I want to get ADSL in my apartment in gardens cape town. 

Now i am a bit lost i am used to speed with a minimum of 30 mbit/s (cheapest internet which is considered for browsing) until 180mbit/s. (Yes I know we are spoiled back home )

Here it is 1,2 or 4 mbit for the same price.

I mainly browse eciggsa of course besides that I want to download torrents and maybe stream movies. No gaming etc.

What is a good speed for what I want to do?

And wich provider is the best?

I would prefer a provider that also offers the adsl rental so I don’t have to deal with Telkom separately.

Thanks in advance, 

Matt


----------



## BumbleBee (23/2/15)

I'm with Afrihost, they're pretty sharp when it comes to service, and they'll manage your Telkom line for you. A 2MB line should be fine, 4MB will be better.

Reactions: Thanks 1


----------



## Matt (24/2/15)

Thanks ill check them out. But i still need to deal with telkom to get the line (line rental) so i dont really get what they deal with regarding the adsl line. 
Need to dig in abit deeper in to this.


----------



## Riaz (24/2/15)

Matt said:


> Thanks ill check them out. But i still need to deal with telkom to get the line (line rental) so i dont really get what they deal with regarding the adsl line.
> Need to dig in abit deeper in to this.


Yeah theres no escaping the line rental from HELLkom


----------



## BumbleBee (24/2/15)

Matt said:


> Thanks ill check them out. But i still need to deal with telkom to get the line (line rental) so i dont really get what they deal with regarding the adsl line.
> Need to dig in abit deeper in to this.


Once you have the line you ask Afrihost to manage it for you, so if it gives you crap you just let them know and they will kick Telkom's ass. You will be paying Afrihost for the line, it works out slightly less too


----------



## Matt (24/2/15)

BumbleBee said:


> Once you have the line you ask Afrihost to manage it for you, so if it gives you crap you just let them know and they will kick Telkom's ass. You will be paying Afrihost for the line, it works out slightly less too



So i pay the line rental (166.50) to afrihost and i dont have to pay telkom anything? Then i pay afrihost around 150 a month for afrihost to manage the adsl line? Then i add the package i want to that. (This is how mweb explained it to me but i still have to pay tellkom the 166.50 with mweb)


----------



## Riaz (24/2/15)

The line rental will remain with Telkom, and always be payable to them.

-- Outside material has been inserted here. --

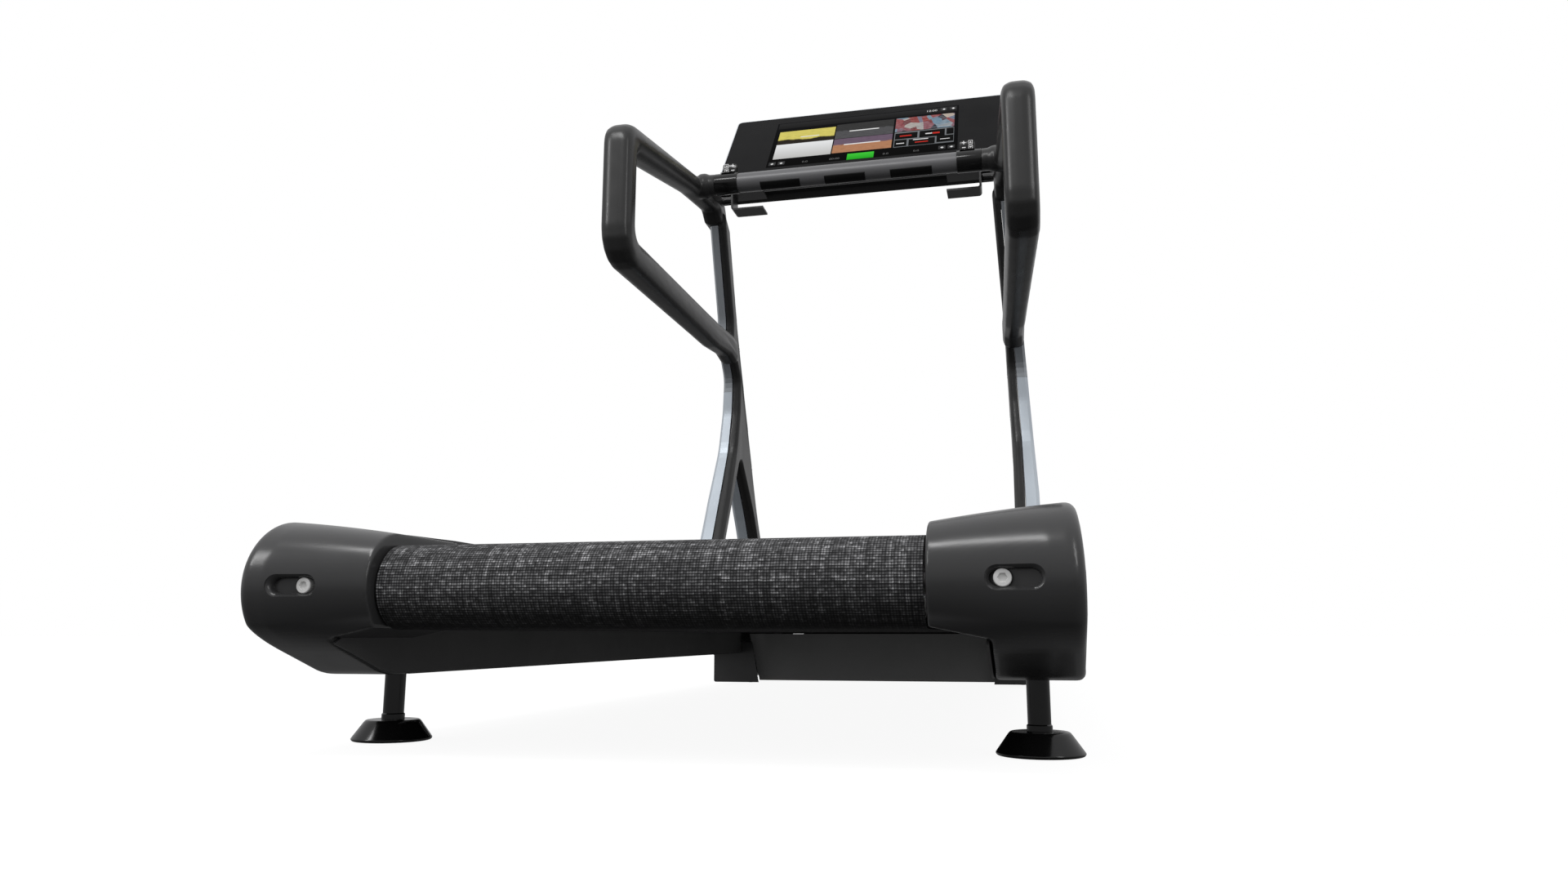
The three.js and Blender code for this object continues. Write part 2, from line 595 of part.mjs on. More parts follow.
function addTowers() {
  const core = legs(TOWER.bevel, 1, [0, TOWER.core]);
  const bracketStub = rod("x", 9, BRACKET.outer + GAP, 335, [1222, 1176], 16);
  addPair("tower", join(core, handle(0), neck(), bracketStub), FINISH.soft);
  const seam = (5 * GAP) / TOWER.width;
  const trim = cut(legs(TOWER.chamfer, 1, [TOWER.core + seam, 1]), handle(4 * GAP));
  const whole = [300, 460];
  const above = block(whole, [1100, 1900], [TOWER.seamZ + GAP, 1300]);
  const below = block(whole, [1100, 1900], [200, TOWER.seamZ]);
  addPair("tower_trim_upper", common(trim, above), FINISH.bright);
  addPair("tower_trim_lower", common(trim, below), FINISH.bright);
}

// ---------------------------------------------------------------- handlebar and paddles
function sensorPad(x, middle) {
  const { half, thickness, spread } = PAD;
  const inner = BAR.radius + GAP;
  const points = [
    ...arc([BAR.y, BAR.z], inner + thickness, middle - spread, middle + spread, 6),
    ...arc([BAR.y, BAR.z], inner, middle + spread, middle - spread, 6),
  ];
  return alongX(new THREE.Shape(points), [x - half, x + half]);
}

function controlPaddle() {
  const { inner, outer, top, thickness, hubRadius } = PADDLE;
  const clear = COLLAR.radius + 1.2;
  const hub = new THREE.Shape([
    ...arc([BAR.y, BAR.z], hubRadius, 40, 130, 8),
    ...arc([BAR.y, BAR.z], clear, 130, 40, 8),
  ]);
  const tabFoot = BAR.z + clear + 0.8;
  const tab = alongY(
    outline([[inner, tabFoot], [outer, tabFoot], [outer, top, 6], [inner, top, 6]]),
    [BAR.y + 4, BAR.y + 4 + thickness],
  );
  return join(alongX(hub, [inner, outer]), tab);
}

function addHandlebar() {
  const at = [BAR.y, BAR.z];
  const tube = cut(
    rod("x", BAR.radius, -BAR.half, BAR.half, at, 24),
    rod("x", BAR.bore, -BAR.half - 1, BAR.half + 1, at, 16),
  );
  add("handlebar_tube", tube, FINISH.tube);
  const { inner, outer, radius } = COLLAR;
  const bore = BAR.radius + GAP;
  const profile = [[bore, inner], [radius - 1.5, inner], [radius, inner + 2], [radius, outer - 2],
    [radius - 1.5, outer], [bore, outer], [bore, inner]];
  addPair("handlebar_collar", turnedAboutX(profile, at, 24), FINISH.gloss);
  addPair("control_paddle", controlPaddle(), FINISH.gloss);
  PAD.xs.forEach((x, i) => {
    const place = ["left", "middle", "right"][i];
    add(`sensor_pad_lower_${place}`, sensorPad(x, PAD.lowerAngle), FINISH.rubber);
    add(`sensor_pad_upper_${place}`, sensorPad(x, PAD.upperAngle), FINISH.rubber);
  });
}

// ---------------------------------------------------------------- console
function panelOutline(inset, corner) {
  const reach = CONSOLE.half - inset;
  const [low, high] = [CONSOLE.low + inset, CONSOLE.high - inset];
  const corners = [[-reach, low], [reach, low], [reach, high], [-reach, high]];
  return outline(corners.map((place) => [...place, corner]), 4);
}

function addConsole() {
  const panel = new THREE.Group();
  panel.position.set(0, CONSOLE.y, CONSOLE.z);
  panel.rotation.x = THREE.MathUtils.degToRad(90 - CONSOLE.tilt);
  treadmill.add(panel);
  const { corner } = CONSOLE;
  const rim = panelOutline(0, corner);
  rim.holes.push(panelOutline(GLASS.inset - GAP, corner - 2));
  add("console_edge", alongZ(rim, [-10, 0]), FINISH.bright, panel);
  const glass = alongZ(panelOutline(GLASS.inset, corner - 2), [-GLASS.thickness, 0]);
  add("console_glass", glass, FINISH.glass, panel);
  const front = -GLASS.thickness - GAP;
  const tray = alongZ(panelOutline(HOUSING.inset + 8, corner), [-HOUSING.depth + 8, front], {
    bevelEnabled: true,
    bevelSize: 8,
    bevelThickness: 8,
    bevelSegments: 2,
  });
  const cutFlat = block([-400, 400], [-260, 260], [front, 60]);
  const inside = alongZ(panelOutline(HOUSING.inset + HOUSING.wall, corner - 3), [-HOUSING.depth + 3, 1]);
  add("console_housing", cut(tray, cutFlat, inside), FINISH.moulding, panel);
  const screenBack = front - GAP - SCREEN.thickness;
  const screen = block([-SCREEN.half, SCREEN.half], [SCREEN.low, SCREEN.high], [screenBack, front - GAP]);
  add("display_panel", screen, FINISH.steel, panel);
}

// A C-shaped bracket whose top plate carries the console's lower edge.
function consoleBracket() {
  const { inner, outer, rear, front, top, bottom, plate } = BRACKET;
  const whole = outline([[inner, bottom], [outer, bottom, 8], [outer, top], [inner, top]]);
  const gap = outline([[inner - 5, bottom + plate], [outer - plate, bottom + plate, 4],
    [outer - plate, top - plate], [inner - 5, top - plate]]);
  return cut(alongY(whole, [rear, front]), alongY(gap, [rear - 1, front + 1]));
}

// ---------------------------------------------------------------- feet
function addFeet() {
  const { x, rodRadius, baseRadius, topRadius, height, rodTop } = FOOT;
  const bell = turnedAboutZ(
    [[0, 0], [baseRadius - 2, 0], [baseRadius, 2.5], [topRadius, height - 3], [topRadius - 2, height],
      [0, height]],
    [x, 0],
  );
  addPair("foot_bell", bell, FINISH.gloss);
  addPair("foot_rod", rod("z", rodRadius, height + GAP, rodTop, [x, 0]), FINISH.gloss);
}

addFrame();
addBeltDrive();
addPair("rear_cap", rearCap(), FINISH.moulding);
addPair("tension_screw", tensionScrew(), FINISH.screw);
addPair("side_cover", coverShell(), FINISH.moulding);
addBase();
addLift();
addTowers();
addHandlebar();
addConsole();
addPair("console_bracket", consoleBracket(), FINISH.soft);
addFeet();

// The origin is the bottom centre of the bounding box.
const extent = new THREE.Box3().setFromObject(treadmill);
treadmill.position.y = -(extent.min.y + extent.max.y) / 2;

export default treadmill;
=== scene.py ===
"""Looks for a powered treadmill with a wide touch console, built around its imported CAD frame."""

import math

import bmesh
import bpy
from mathutils import Matrix, Vector


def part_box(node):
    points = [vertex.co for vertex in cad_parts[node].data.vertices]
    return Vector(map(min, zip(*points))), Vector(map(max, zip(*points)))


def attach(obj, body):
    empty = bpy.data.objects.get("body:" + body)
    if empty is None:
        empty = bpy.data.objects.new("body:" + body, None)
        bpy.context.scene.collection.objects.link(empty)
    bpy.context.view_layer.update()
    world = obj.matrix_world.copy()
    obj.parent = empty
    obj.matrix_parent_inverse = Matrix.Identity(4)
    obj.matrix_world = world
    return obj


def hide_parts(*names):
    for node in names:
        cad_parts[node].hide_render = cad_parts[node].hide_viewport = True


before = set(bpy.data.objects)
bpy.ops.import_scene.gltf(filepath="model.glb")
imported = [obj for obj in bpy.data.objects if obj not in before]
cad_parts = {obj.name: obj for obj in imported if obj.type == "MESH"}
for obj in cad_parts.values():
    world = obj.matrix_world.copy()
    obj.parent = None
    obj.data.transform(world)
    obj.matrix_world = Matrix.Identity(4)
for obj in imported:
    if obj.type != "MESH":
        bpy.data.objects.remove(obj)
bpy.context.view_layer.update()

# ---------------------------------------------------------------- the working frame
# Sizes below are in millimetres, with y from the rear feet's axis and z from the floor.
MM = 0.001
FEET_Y = sum(corner.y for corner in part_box("foot_rod_left")) / 2
SIDES = ("left", "right")


def at(x, y, z):
    return Vector((x * MM, FEET_Y + y * MM, z * MM))


def side_sign(side):
    return 1 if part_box("foot_rod_" + side)[0].x > 0 else -1


ROLLER = {"rear_y": -156, "front_y": 1490, "z": 171}
BELT = {"radius": 43.7, "inner_radius": 41.6, "half": 275, "lip": 0.8}
CAP = {"inner": 278, "front": -40, "nose": (-158, 173), "radius": 54.5, "flare": 0.16, "bottom": 78}
CAP_CORNER = {"plan": 14, "top": 10, "bottom": 8}
CAP_HALF_WIDTH = 416
COVER_HALF_WIDTH = 419.8
INNER_WALL = {"x": 333, "top": 118, "bottom": 79.5, "front": 1418}
SLOT = {"inner": 330, "outer": 382, "radius": 11.25, "rim": 3.6, "floor": -213}
SCREW = {"x": 345.5, "y": -218.4, "head": 8, "length": 10, "hex": 4.3, "shank": 5, "tip": -111}
FOOT = {"x": 373, "base": 46, "neck": 32.4, "height": 24, "nut": 13.2, "rod": 12, "rod_top": 200}
BAR = {"y": 1085, "z": 1157, "radius": 22, "bore": 16, "half": 305}
COLLAR = {"inner": 251.4, "outer": 305.5, "radius": 24.5}
PADS = {"half": 46.5, "lower": 240, "upper": 60, "spread": 32}
PADDLE = {"inner": 258, "outer": 291.5, "top": 1209, "thickness": 9}
CONSOLE = {"y": 1369.1, "z": 1372.5, "tilt": 52.7, "half": 360, "low": -221, "high": 178}


# ---------------------------------------------------------------- camera, lights, floor
def add_camera():
    data = bpy.data.cameras.new("camera")
    data.sensor_width = 36
    data.lens = 24.444
    data.clip_start = 0.05
    data.clip_end = 200
    camera = bpy.data.objects.new("camera", data)
    camera.location = at(365.9, -1166, 122.2)
    camera.rotation_euler = (math.radians(100.31), 0, math.radians(12.75))
    bpy.context.scene.collection.objects.link(camera)
    bpy.context.scene.camera = camera


def add_area_light(name, place, aim, size, power):
    data = bpy.data.lights.new(name, "AREA")
    data.shape = "RECTANGLE"
    data.size, data.size_y = size
    data.energy = power
    light = bpy.data.objects.new(name, data)
    light.location = place
    light.rotation_euler = (Vector(aim) - Vector(place)).to_track_quat("-Z", "Y").to_euler()
    bpy.context.scene.collection.objects.link(light)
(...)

Some ISPs (very few) will take on the responsibility of accepting your payment for the line and then pay it over to Telkom.

The ISP you decide to go with has direct contacts at Telkom, so any queries you have you can direct it via the ISP


----------



## BumbleBee (24/2/15)

Yeah, pretty much as @Riaz said, you pay Telkom for the copper and pay Afrihost for the ADSL portion of it plus your package.

Aren't there any worthwhile wireless services in CT? Maybe some sort of WiFi or WAN services? We have a wireless service here but if you even look at a torrent or online gaming they will disable your account. I'm wondering if CT has something more competitive.


----------